Problem statement:
Copy the data word for word, keeping every line.

═════ Raw records

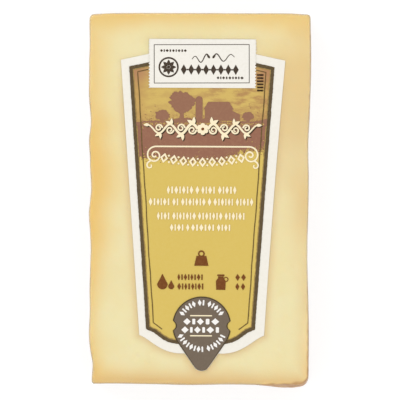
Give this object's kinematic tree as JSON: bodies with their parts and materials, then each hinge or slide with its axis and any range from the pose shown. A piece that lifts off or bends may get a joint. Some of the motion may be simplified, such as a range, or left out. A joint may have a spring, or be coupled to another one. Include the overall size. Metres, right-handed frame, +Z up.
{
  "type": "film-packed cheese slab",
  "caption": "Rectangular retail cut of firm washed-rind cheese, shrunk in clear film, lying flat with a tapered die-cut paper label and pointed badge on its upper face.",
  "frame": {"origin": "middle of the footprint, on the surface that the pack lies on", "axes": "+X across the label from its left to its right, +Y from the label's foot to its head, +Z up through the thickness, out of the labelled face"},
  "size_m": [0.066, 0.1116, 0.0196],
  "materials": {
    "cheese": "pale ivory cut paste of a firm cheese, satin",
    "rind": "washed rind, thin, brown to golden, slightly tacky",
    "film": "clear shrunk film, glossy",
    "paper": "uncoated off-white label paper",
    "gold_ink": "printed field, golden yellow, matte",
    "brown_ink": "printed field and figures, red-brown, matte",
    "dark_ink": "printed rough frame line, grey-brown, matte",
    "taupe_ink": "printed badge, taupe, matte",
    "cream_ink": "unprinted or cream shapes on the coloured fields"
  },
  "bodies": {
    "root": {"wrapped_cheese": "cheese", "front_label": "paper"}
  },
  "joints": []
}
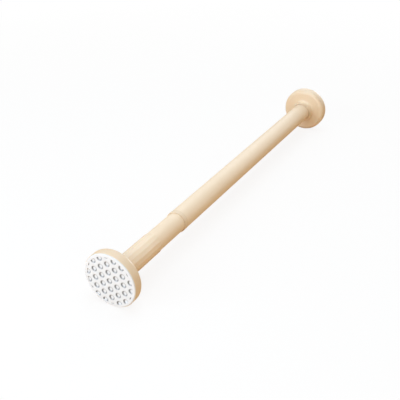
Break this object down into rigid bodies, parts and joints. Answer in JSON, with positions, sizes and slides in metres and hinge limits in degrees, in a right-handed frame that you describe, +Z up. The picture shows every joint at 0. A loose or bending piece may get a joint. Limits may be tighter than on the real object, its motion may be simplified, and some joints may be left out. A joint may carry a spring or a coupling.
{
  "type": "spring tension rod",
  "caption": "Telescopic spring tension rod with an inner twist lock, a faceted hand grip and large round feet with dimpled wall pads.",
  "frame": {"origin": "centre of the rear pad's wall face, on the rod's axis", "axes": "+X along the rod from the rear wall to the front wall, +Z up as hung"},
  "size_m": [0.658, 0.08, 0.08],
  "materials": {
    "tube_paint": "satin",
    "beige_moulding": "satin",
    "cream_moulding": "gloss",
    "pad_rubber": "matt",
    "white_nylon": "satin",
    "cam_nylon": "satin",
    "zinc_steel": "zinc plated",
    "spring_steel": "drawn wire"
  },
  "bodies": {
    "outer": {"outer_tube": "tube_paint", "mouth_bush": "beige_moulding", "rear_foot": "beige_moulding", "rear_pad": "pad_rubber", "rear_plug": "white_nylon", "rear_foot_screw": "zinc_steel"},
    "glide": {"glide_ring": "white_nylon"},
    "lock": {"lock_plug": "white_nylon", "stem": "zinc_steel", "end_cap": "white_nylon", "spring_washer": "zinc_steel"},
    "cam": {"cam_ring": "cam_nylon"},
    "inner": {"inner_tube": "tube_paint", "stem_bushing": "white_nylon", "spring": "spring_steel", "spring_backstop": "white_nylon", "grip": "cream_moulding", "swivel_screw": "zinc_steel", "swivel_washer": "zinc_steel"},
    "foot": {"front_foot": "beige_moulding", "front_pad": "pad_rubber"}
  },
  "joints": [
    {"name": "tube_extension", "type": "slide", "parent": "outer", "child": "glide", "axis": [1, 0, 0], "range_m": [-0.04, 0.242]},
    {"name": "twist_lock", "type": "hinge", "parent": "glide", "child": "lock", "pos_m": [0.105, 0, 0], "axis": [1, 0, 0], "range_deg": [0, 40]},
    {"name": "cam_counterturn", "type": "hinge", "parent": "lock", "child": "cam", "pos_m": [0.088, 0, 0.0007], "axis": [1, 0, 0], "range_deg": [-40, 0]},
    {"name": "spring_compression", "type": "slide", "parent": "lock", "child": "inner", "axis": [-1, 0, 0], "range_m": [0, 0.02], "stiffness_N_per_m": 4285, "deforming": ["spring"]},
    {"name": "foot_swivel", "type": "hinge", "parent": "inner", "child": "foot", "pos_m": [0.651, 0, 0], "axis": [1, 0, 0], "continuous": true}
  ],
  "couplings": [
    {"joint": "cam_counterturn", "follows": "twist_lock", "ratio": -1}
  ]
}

══════════

Exercise solution:
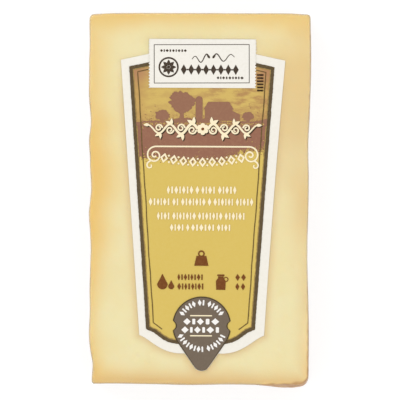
Give this object's kinematic tree as JSON: bodies with their parts and materials, then each hinge or slide with its axis and any range from the pose shown. A piece that lifts off or bends may get a joint. Some of the motion may be simplified, such as a range, or left out. A joint may have a spring, or be coupled to another one. Include the overall size. Metres, right-handed frame, +Z up.
{
  "type": "film-packed cheese slab",
  "caption": "Rectangular retail cut of firm washed-rind cheese, shrunk in clear film, lying flat with a tapered die-cut paper label and pointed badge on its upper face.",
  "frame": {"origin": "middle of the footprint, on the surface that the pack lies on", "axes": "+X across the label from its left to its right, +Y from the label's foot to its head, +Z up through the thickness, out of the labelled face"},
  "size_m": [0.066, 0.1116, 0.0196],
  "materials": {
    "cheese": "pale ivory cut paste of a firm cheese, satin",
    "rind": "washed rind, thin, brown to golden, slightly tacky",
    "film": "clear shrunk film, glossy",
    "paper": "uncoated off-white label paper",
    "gold_ink": "printed field, golden yellow, matte",
    "brown_ink": "printed field and figures, red-brown, matte",
    "dark_ink": "printed rough frame line, grey-brown, matte",
    "taupe_ink": "printed badge, taupe, matte",
    "cream_ink": "unprinted or cream shapes on the coloured fields"
  },
  "bodies": {
    "root": {"wrapped_cheese": "cheese", "front_label": "paper"}
  },
  "joints": []
}
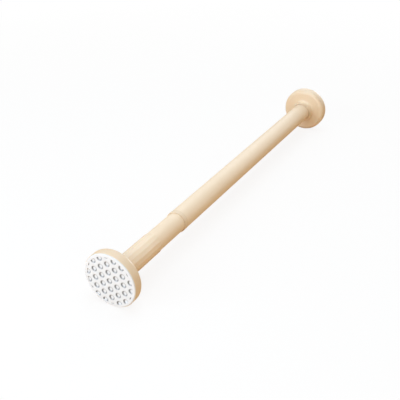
Break this object down into rigid bodies, parts and joints. Answer in JSON, with positions, sizes and slides in metres and hinge limits in degrees, in a right-handed frame that you describe, +Z up. The picture shows every joint at 0. A loose or bending piece may get a joint. Limits may be tighter than on the real object, its motion may be simplified, and some joints may be left out. A joint may carry a spring or a coupling.
{
  "type": "spring tension rod",
  "caption": "Telescopic spring tension rod with an inner twist lock, a faceted hand grip and large round feet with dimpled wall pads.",
  "frame": {"origin": "centre of the rear pad's wall face, on the rod's axis", "axes": "+X along the rod from the rear wall to the front wall, +Z up as hung"},
  "size_m": [0.658, 0.08, 0.08],
  "materials": {
    "tube_paint": "satin",
    "beige_moulding": "satin",
    "cream_moulding": "gloss",
    "pad_rubber": "matt",
    "white_nylon": "satin",
    "cam_nylon": "satin",
    "zinc_steel": "zinc plated",
    "spring_steel": "drawn wire"
  },
  "bodies": {
    "outer": {"outer_tube": "tube_paint", "mouth_bush": "beige_moulding", "rear_foot": "beige_moulding", "rear_pad": "pad_rubber", "rear_plug": "white_nylon", "rear_foot_screw": "zinc_steel"},
    "glide": {"glide_ring": "white_nylon"},
    "lock": {"lock_plug": "white_nylon", "stem": "zinc_steel", "end_cap": "white_nylon", "spring_washer": "zinc_steel"},
    "cam": {"cam_ring": "cam_nylon"},
    "inner": {"inner_tube": "tube_paint", "stem_bushing": "white_nylon", "spring": "spring_steel", "spring_backstop": "white_nylon", "grip": "cream_moulding", "swivel_screw": "zinc_steel", "swivel_washer": "zinc_steel"},
    "foot": {"front_foot": "beige_moulding", "front_pad": "pad_rubber"}
  },
  "joints": [
    {"name": "tube_extension", "type": "slide", "parent": "outer", "child": "glide", "axis": [1, 0, 0], "range_m": [-0.04, 0.242]},
    {"name": "twist_lock", "type": "hinge", "parent": "glide", "child": "lock", "pos_m": [0.105, 0, 0], "axis": [1, 0, 0], "range_deg": [0, 40]},
    {"name": "cam_counterturn", "type": "hinge", "parent": "lock", "child": "cam", "pos_m": [0.088, 0, 0.0007], "axis": [1, 0, 0], "range_deg": [-40, 0]},
    {"name": "spring_compression", "type": "slide", "parent": "lock", "child": "inner", "axis": [-1, 0, 0], "range_m": [0, 0.02], "stiffness_N_per_m": 4285, "deforming": ["spring"]},
    {"name": "foot_swivel", "type": "hinge", "parent": "inner", "child": "foot", "pos_m": [0.651, 0, 0], "axis": [1, 0, 0], "continuous": true}
  ],
  "couplings": [
    {"joint": "cam_counterturn", "follows": "twist_lock", "ratio": -1}
  ]
}